The WSJ reports President Biden Ends Infrastructure Talks With Senate GOP Group
White House press secretary Jen Psaki said that Mr. Biden informed Sen. Shelley Moore Capito (R., W.Va.), the lead Republican negotiator, that the latest offer from the Republican group didn’t meet his threshold for spending on infrastructure, clean energy and job creation. She also said the White House felt its efforts in talks to close the spending gap with the GOP stance hadn’t been fully reciprocated.

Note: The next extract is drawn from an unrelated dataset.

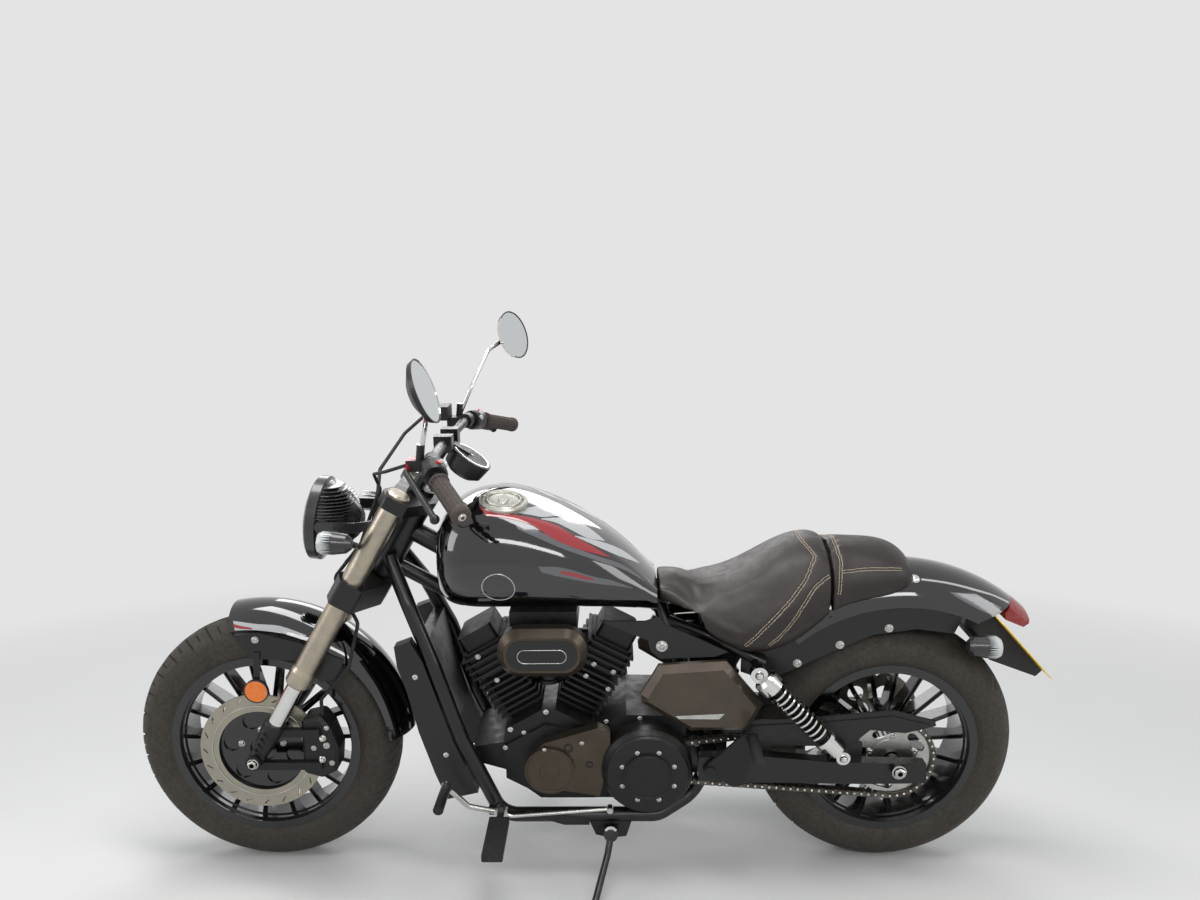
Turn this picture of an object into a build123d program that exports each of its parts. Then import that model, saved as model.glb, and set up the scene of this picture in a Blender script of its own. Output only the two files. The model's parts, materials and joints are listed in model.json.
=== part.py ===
import math
import os

from build123d import *

# Middleweight two-cylinder cruiser motorcycle, parked on its side stand.
# Every piece is placed in the upright machine: X forward, Y to its left, Z up,
# with X = 0 midway between the axles, Y = 0 in its middle plane, Z = 0 on the ground.
# The last block leans the whole machine onto its stand. All sizes in millimetres.

os.makedirs("parts", exist_ok=True)

# Stance
WHEELBASE = 1415.0
LEAN = 8.6
SHIFT_X = 20.3
SHIFT_Y = -152.72

# Tyres: outside radius, half width, crown radius, rim radii and half widths
FRONT_TYRE_R = 302.0
FRONT_TYRE_HALF = 59.0
FRONT_CROWN_R = 66.0
FRONT_SEAT_R = 203.2
FRONT_RIM_HALF = 46.0
REAR_TYRE_R = 295.5
REAR_TYRE_HALF = 75.0
REAR_CROWN_R = 82.0
REAR_SEAT_R = 190.5
REAR_RIM_HALF = 60.0
FLANGE_RISE = 14.0
FLANGE_W = 6.0
BARREL_T = 12.0
BEAD_GAP = 0.2
SPOKES = 18

# Steering head and fork
RAKE = 30.3
STEM_BACK = 40.0
FORK_Y = 105.0
FORK_OUTER_R = 25.0
FORK_INNER_R = 19.0
FORK_COLLAR_R = 28.5
FORK_BOTTOM_TOP = 101.0
FORK_OUTER_END = 210.0
FORK_CAP_TOP = 709.0
LOWER_YOKE = (428.0, 486.0)
UPPER_YOKE = (672.0, 700.0)
STEM_R = 15.0
STEM_BORE_R = 9.0
HEAD_TUBE_R = 30.0
HEAD_BORE_R = 20.0
HEAD_GAP = 5.0
FRONT_AXLE_R = 9.0
FRONT_AXLE_BORE_R = 6.0
RUN_CLEAR = 0.08

# Front fender, turned about the front axle
FRONT_FENDER_TOP_R = FRONT_TYRE_R + 34.0
FRONT_FENDER_SIDE_R = FRONT_TYRE_R - 10.0
FRONT_FENDER_HALF = 72.0

# Brake discs
FRONT_DISC_R = 140.0
FRONT_DISC_IN = 110.0
FRONT_DISC_Y = 75.0
REAR_DISC_R = 120.0
REAR_DISC_IN = 88.0
REAR_DISC_Y = -88.0
DISC_T = 4.5

# Final drive: tooth counts of both chain wheels, chain pitch and place of the drive wheel
REAR_TEETH = 36
FRONT_TEETH = 15
PITCH = 15.875
CHAIN_Y = 100.0
CHAIN_PLATE_H = 12.0
ROLLER_R = 5.0
DRIVE_NOMINAL_X = -166.0
DRIVE_Z = 288.0

REAR_PITCH_R = PITCH / (2.0 * math.sin(math.pi / REAR_TEETH))
FRONT_PITCH_R = PITCH / (2.0 * math.sin(math.pi / FRONT_TEETH))
LINK_STEP = 2.0 * math.pi * REAR_PITCH_R / REAR_TEETH

LEAN_LIFT = 1.0 / math.cos(math.radians(LEAN)) - 1.0
FRONT_X = WHEELBASE / 2.0
REAR_X = -WHEELBASE / 2.0
FRONT_Z = FRONT_TYRE_R + FRONT_CROWN_R * LEAN_LIFT
REAR_Z = REAR_TYRE_R + REAR_CROWN_R * LEAN_LIFT



def chain_length(span):
    """Length of the chain's pitch line for one distance between the chain wheels."""
    wrap = math.asin((REAR_PITCH_R - FRONT_PITCH_R) / span)
    straights = 2.0 * span * math.cos(wrap)
    return straights + REAR_PITCH_R * (math.pi + 2.0 * wrap) + FRONT_PITCH_R * (math.pi - 2.0 * wrap)


# The drive wheel moves by a few millimetres so that the loop closes on an even number of links
DRIVE_SPAN = math.hypot(DRIVE_NOMINAL_X - REAR_X, DRIVE_Z - REAR_Z)
CHAIN_LINKS = 2 * round(chain_length(DRIVE_SPAN) / LINK_STEP / 2.0)
for _ in range(30):
    DRIVE_SPAN += (CHAIN_LINKS * LINK_STEP - chain_length(DRIVE_SPAN)) / 2.0
DRIVE_X = REAR_X + math.sqrt(DRIVE_SPAN**2 - (DRIVE_Z - REAR_Z) ** 2)

# Engine: crank centre and the two cylinder tilts
CRANK_X = 50.0
CRANK_Z = 287.0
FRONT_TILT = 30.0
REAR_TILT = -28.0
DECK_R = 118.0
CHAIN_BAY = [(-300, 352), (-150, 340), (-115, 310), (-115, 262), (-150, 236), (-300, 222)]

# Frame tubes
CRADLE_R = 16.0
RAIL_R = 13.0
BACKBONE_R = 22.0
TUNNEL_HALF = 30.0
PIVOT_X = -300.0
PIVOT_Z = 298.0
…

Mrs. Capito said Mr. Biden called her Tuesday to end the negotiations. She blamed Mr. Biden for insisting on raising taxes to pay for his plan, a central tension in the talks.
“After negotiating in good faith and making significant progress to move closer to what the president wanted, I am disappointed by his decision,” she said.
The two sides also disagreed on repurposing money from the $1.9 trillion coronavirus relief package the president signed in March, with Republicans seeking to reuse hundreds of billions of dollars of those funds, and the White House instead pointing to possibly tapping a smaller amount of money from previous aid.
The White House will now turn to a bipartisan group of lawmakers as another possible path toward reaching a compromise. A small group of Republicans and Democrats, including Sens. Rob Portman (R., Ohio), Mitt Romney (R., Utah), and Joe Manchin (D., W.Va.), have been discussing a plan that would spend up to $900 billion over five years, according to people familiar with the talks.
Different Bipartisan Group, Same Problems
Shifting the discussion from one group may close some of the spending gap.
Capito went as high as $928 billion but only $257 billion was new spending. She agreed to up that a further $50 billion.
Biden lowered his demand to $1 trillion, a dramatic decrease from his initial proposal of $2.3 trillion.
However, Biden insists on $1 trillion in new spending.
Three Problems Remain
- The amount of spending. Biden insists on "new" spending. Republicans want to repurpose allocated but unspent Covid stimulus.
- Republicans want user fees and Democrats want new taxes.
- Republicans might agree to some tax hikes but will not agree to the corporate tax hikes that Biden wants.
Shifting the bipartisan group might narrow problem number one but the sides are very far apart ($307 billion vs $1 trillion).
There are no signs of thawing on user fees or corporate tax hikes.
G-7 Nations Agree to Biden's 15% Minimum Corporate Tax Proposal
On June 6, I commented G-7 Nations Agree to Biden's 15% Minimum Corporate Tax Proposal.
We still do not know what if anything Biden cut from his demands. I suspect part of the drop is a sleight-of-hand maneuver that partially includes a change from total spending to new spending.
Regardless, shifting from one group to another will not solve anything unless Biden or Republicans bend in major ways.